= Ewa Michnik =

Polish conductor

Ewa Barbara Michnik-Szynalska (born 15 February 1943) is a Polish conductor and artistic administrator. From 1995 until 2016 she was the chief director and artistic director for the Wroclaw Opera.

== Career ==
Michnik was born in Bochnia, a small town in the southern part of Poland in February 15, 1943. She graduated from the State Higher School of Music in 1972, and then studied under Hans Swarowsky in Vienna. From 1972-1978 she was the conductor for the Zielona Góra Philharmonic. From 1981 until 1995 she was the general and artistic director of the Krakow Opera. From 1995 until 2016 Michnik was the director of the Wrorclaw Opera in Poland. In a 2016 interview she did she noted “Entering the world of opera theater was a very important moment in my life, because opera became my passion and consumed me whole."

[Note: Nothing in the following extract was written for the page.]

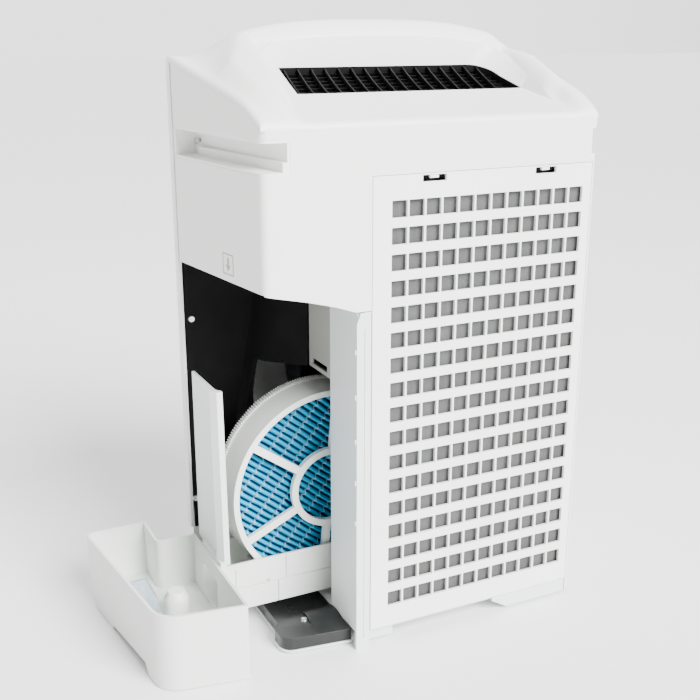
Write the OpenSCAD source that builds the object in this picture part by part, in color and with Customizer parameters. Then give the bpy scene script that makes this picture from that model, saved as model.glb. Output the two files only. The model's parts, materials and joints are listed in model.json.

In 1997, Ewa started working on opera super-performances with the team of the Wroclaw Opera. She conducted all the parts of Richard Wagner’s Tetralogy, Ring of the Nibelung, Valkyrie, Siegfried, and Twilight of the Gods, she is the second woman in the world to have conducted the whole tetralogy.

As of 2022, Michnik was the only female conductor who was older than 55 to hold a permanent position as an orchestral conductor.

== Awards and honors ==
Michnik was award the title of honorary professor in musical art in 2000. In 2001, Michnik was awarded the Officer’s Cross, in 2010 she received the Commander’s Cross, and she obtained the second highest Polish civilian honour, the Commander's Cross with star, in 2016. In 2014, Michnik received the Richard Wagner Prize from the city of Leipzig.

In 2007 she was awarded the Cross of Merit on the Sash of the German Federal Republic.